## Exercise objective
Everything from the line containing "crane_wheel(-1, 1, -1);" down to the line containing "bpy.context.scene.collection.objects.link(empty)" is to be returned exactly; include both boundary lines and leave out all others.

^^^^^^^^^^^^^^^^

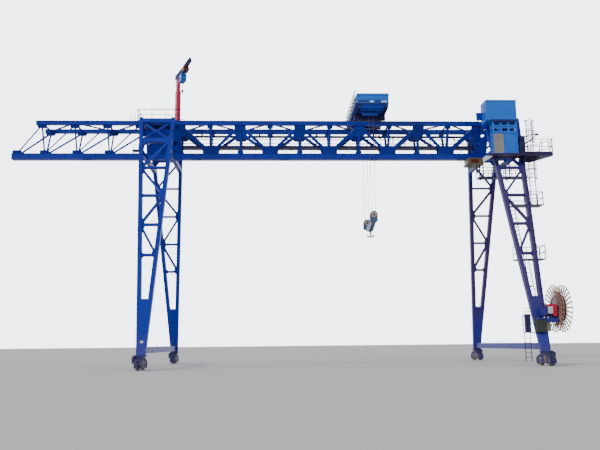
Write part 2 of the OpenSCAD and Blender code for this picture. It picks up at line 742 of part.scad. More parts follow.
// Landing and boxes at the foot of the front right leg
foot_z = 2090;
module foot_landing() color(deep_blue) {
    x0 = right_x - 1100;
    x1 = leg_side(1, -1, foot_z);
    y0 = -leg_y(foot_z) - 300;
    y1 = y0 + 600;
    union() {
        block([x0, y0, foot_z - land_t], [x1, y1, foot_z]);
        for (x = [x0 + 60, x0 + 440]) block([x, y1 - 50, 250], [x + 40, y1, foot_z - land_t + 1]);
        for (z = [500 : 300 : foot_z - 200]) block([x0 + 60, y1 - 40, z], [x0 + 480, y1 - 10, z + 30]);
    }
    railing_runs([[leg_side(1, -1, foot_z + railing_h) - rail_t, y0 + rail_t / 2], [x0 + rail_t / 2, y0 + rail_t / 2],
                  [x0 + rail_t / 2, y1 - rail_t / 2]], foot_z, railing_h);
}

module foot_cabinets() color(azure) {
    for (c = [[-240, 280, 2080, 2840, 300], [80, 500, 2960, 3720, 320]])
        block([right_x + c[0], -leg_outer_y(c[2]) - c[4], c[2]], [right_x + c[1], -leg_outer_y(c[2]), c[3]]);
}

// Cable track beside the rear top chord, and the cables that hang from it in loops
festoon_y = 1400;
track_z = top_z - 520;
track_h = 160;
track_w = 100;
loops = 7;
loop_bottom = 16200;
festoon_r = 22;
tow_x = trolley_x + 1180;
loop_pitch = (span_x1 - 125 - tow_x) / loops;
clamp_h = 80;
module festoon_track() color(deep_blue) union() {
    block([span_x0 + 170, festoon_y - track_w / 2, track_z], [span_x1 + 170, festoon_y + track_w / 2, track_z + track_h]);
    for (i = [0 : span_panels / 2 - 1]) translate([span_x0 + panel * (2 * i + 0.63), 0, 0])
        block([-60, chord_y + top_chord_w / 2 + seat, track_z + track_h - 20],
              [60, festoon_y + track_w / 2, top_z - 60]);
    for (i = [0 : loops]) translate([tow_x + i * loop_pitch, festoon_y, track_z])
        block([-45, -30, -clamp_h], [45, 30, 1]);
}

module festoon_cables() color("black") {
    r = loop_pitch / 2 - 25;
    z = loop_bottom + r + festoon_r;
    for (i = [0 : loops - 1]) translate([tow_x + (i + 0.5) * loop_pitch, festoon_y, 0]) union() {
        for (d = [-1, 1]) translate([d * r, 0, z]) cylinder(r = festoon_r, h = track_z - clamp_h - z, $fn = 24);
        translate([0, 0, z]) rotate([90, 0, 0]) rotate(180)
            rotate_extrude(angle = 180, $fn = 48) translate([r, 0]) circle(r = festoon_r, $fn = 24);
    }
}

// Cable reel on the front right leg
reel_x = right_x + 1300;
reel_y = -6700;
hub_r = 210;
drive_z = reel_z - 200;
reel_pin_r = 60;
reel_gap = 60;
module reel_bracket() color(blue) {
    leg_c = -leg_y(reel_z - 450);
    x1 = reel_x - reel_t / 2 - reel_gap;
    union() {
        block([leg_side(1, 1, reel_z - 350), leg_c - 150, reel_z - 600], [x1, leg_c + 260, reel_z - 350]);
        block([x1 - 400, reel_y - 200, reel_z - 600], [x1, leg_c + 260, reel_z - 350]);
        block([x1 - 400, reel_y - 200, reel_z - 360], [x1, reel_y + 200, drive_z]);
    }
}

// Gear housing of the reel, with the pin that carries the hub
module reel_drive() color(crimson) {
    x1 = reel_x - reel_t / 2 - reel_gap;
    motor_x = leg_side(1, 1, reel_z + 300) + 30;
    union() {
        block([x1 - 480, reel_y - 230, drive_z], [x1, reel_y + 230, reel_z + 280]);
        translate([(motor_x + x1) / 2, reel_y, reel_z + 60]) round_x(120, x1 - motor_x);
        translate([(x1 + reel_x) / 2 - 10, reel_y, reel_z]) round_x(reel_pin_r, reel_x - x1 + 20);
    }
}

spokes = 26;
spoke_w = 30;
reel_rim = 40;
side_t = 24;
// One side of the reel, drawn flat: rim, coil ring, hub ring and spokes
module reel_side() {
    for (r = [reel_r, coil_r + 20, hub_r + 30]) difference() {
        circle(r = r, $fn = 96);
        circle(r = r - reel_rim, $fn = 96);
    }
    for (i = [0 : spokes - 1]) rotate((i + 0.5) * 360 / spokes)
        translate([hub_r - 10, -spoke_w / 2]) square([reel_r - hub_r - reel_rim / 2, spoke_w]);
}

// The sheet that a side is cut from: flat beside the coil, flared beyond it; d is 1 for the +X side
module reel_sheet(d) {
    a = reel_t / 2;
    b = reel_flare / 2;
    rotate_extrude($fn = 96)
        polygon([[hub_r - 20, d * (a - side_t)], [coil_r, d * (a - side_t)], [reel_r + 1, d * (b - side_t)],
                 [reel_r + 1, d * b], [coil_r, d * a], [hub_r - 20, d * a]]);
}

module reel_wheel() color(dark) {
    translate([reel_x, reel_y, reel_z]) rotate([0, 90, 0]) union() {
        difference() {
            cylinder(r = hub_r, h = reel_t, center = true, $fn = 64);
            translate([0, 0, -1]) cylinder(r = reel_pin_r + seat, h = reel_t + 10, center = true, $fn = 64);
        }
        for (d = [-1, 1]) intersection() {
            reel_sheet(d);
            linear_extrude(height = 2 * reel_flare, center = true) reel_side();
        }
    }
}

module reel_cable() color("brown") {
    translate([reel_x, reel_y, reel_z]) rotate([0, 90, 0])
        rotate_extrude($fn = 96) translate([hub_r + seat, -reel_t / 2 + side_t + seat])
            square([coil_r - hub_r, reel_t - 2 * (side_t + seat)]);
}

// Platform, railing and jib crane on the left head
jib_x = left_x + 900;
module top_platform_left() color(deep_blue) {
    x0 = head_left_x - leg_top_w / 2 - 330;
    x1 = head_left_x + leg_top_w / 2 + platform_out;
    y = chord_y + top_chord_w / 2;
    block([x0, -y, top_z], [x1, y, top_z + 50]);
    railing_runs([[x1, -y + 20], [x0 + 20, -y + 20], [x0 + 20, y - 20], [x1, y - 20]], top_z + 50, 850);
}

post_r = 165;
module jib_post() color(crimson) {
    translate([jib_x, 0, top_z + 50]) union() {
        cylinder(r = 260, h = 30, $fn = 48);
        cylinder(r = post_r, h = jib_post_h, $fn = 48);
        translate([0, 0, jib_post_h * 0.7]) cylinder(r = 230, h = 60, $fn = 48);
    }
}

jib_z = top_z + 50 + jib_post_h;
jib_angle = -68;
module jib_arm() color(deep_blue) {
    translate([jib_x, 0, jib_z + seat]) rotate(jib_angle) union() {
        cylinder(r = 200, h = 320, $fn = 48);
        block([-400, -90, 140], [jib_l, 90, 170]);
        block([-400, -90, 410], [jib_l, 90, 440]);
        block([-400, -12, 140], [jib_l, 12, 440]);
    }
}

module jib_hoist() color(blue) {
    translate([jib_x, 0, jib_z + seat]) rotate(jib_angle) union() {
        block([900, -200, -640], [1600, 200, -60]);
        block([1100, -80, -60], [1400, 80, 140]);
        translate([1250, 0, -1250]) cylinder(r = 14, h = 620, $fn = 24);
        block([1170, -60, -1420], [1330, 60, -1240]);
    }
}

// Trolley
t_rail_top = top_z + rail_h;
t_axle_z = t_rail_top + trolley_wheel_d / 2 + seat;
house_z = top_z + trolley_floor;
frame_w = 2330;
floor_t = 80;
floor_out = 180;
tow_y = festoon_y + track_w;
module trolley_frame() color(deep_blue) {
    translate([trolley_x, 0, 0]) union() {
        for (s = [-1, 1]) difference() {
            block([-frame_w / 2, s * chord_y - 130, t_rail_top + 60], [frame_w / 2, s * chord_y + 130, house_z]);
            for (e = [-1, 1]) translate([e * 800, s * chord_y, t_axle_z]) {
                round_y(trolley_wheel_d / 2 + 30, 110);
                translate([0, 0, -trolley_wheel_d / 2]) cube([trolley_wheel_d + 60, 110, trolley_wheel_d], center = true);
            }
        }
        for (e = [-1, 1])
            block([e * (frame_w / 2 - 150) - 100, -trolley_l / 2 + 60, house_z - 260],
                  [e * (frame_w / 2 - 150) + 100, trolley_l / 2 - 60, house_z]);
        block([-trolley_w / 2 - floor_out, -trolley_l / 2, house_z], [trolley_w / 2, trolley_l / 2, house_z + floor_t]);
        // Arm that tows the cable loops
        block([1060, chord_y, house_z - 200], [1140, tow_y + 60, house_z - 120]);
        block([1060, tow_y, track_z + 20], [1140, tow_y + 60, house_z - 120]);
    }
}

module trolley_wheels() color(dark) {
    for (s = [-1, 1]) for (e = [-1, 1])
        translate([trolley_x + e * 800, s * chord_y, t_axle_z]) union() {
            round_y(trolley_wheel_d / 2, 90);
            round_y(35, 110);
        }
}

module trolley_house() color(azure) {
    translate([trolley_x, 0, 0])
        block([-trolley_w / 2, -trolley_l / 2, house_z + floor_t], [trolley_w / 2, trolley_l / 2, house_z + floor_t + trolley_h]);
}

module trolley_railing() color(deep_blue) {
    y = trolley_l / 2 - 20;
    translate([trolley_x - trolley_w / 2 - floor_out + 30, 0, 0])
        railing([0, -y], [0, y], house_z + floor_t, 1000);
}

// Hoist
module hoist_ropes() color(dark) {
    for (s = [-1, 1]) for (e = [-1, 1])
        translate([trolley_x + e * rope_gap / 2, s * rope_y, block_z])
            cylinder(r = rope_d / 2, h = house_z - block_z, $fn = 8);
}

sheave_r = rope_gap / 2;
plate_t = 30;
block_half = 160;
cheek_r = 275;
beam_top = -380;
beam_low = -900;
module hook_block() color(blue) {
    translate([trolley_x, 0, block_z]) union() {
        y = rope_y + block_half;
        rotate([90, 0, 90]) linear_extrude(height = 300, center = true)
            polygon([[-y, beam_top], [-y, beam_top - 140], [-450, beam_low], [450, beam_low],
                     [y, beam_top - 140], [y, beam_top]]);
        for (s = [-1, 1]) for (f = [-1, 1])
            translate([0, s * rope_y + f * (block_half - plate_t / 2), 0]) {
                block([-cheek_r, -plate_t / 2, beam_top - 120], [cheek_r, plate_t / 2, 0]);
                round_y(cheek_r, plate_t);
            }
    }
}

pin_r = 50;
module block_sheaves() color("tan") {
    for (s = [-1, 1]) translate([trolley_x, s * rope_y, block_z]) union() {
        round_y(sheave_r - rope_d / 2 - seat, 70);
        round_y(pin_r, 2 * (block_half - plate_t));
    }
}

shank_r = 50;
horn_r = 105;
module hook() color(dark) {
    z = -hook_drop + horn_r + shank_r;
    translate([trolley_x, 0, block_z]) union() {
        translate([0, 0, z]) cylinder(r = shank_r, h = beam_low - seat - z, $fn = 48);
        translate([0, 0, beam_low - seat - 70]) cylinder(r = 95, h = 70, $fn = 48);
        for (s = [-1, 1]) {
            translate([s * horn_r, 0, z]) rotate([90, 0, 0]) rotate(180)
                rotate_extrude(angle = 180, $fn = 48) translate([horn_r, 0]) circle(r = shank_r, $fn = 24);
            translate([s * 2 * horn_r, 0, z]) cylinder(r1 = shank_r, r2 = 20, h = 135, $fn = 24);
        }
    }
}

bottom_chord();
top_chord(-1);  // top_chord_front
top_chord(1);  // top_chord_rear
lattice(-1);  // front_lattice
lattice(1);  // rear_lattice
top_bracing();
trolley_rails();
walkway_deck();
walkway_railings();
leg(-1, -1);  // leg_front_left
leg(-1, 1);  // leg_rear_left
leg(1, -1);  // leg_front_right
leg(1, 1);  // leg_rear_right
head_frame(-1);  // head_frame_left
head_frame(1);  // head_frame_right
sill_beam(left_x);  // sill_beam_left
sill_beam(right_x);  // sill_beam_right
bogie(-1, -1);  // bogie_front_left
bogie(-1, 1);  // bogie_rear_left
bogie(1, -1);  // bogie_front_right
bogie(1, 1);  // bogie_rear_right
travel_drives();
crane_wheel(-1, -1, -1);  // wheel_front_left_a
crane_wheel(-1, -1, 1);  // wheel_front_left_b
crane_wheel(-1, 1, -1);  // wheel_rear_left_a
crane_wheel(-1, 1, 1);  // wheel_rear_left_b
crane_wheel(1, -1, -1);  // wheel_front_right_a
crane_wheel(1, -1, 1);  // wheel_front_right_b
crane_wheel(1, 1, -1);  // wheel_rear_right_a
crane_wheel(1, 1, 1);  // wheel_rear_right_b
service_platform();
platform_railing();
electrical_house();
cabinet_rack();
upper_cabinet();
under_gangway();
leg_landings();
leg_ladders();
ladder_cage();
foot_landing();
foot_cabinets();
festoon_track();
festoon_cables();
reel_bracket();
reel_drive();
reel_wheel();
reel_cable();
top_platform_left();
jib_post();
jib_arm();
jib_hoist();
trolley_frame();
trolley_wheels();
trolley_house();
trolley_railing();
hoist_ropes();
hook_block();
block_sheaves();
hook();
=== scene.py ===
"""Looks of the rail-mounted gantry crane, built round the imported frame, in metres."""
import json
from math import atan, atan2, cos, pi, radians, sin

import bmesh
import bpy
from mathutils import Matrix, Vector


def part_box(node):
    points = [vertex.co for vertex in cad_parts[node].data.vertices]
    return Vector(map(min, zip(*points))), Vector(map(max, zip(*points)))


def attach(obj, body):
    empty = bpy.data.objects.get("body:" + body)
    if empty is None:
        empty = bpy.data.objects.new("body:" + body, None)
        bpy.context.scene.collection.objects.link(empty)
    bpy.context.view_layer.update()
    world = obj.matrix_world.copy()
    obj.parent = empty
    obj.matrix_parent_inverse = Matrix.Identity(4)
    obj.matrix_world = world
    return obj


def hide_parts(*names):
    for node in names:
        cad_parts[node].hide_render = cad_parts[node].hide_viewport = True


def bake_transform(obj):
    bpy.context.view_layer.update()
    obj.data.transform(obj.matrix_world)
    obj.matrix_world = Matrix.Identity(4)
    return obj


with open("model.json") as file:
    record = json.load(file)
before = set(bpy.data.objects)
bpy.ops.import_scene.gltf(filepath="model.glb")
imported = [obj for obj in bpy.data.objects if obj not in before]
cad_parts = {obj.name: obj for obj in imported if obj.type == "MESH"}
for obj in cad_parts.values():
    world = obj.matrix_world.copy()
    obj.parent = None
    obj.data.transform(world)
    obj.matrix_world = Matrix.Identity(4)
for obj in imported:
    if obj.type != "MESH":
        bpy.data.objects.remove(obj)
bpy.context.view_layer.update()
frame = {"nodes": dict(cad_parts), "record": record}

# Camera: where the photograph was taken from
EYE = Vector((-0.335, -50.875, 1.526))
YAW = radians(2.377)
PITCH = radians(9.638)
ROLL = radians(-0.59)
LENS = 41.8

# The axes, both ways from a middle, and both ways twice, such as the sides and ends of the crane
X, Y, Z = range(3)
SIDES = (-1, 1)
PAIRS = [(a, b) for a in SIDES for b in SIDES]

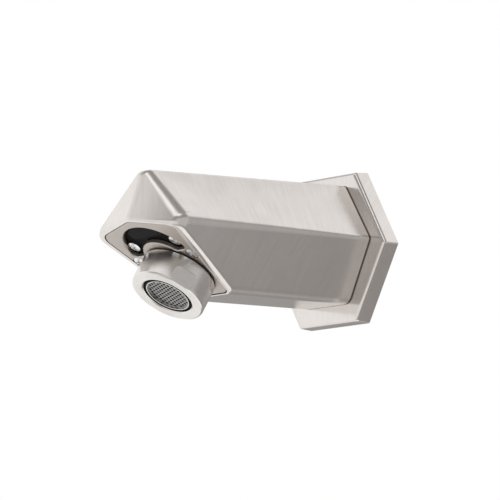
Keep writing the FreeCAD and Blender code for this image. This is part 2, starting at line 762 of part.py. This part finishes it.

^^^^^^^^^^^^^^^^

## Correct result
crane_wheel(-1, 1, -1);  // wheel_rear_left_a
crane_wheel(-1, 1, 1);  // wheel_rear_left_b
crane_wheel(1, -1, -1);  // wheel_front_right_a
crane_wheel(1, -1, 1);  // wheel_front_right_b
crane_wheel(1, 1, -1);  // wheel_rear_right_a
crane_wheel(1, 1, 1);  // wheel_rear_right_b
service_platform();
platform_railing();
electrical_house();
cabinet_rack();
upper_cabinet();
under_gangway();
leg_landings();
leg_ladders();
ladder_cage();
foot_landing();
foot_cabinets();
festoon_track();
festoon_cables();
reel_bracket();
reel_drive();
reel_wheel();
reel_cable();
top_platform_left();
jib_post();
jib_arm();
jib_hoist();
trolley_frame();
trolley_wheels();
trolley_house();
trolley_railing();
hoist_ropes();
hook_block();
block_sheaves();
hook();
=== scene.py ===
"""Looks of the rail-mounted gantry crane, built round the imported frame, in metres."""
import json
from math import atan, atan2, cos, pi, radians, sin

import bmesh
import bpy
from mathutils import Matrix, Vector


def part_box(node):
    points = [vertex.co for vertex in cad_parts[node].data.vertices]
    return Vector(map(min, zip(*points))), Vector(map(max, zip(*points)))


def attach(obj, body):
    empty = bpy.data.objects.get("body:" + body)
    if empty is None:
        empty = bpy.data.objects.new("body:" + body, None)
        bpy.context.scene.collection.objects.link(empty)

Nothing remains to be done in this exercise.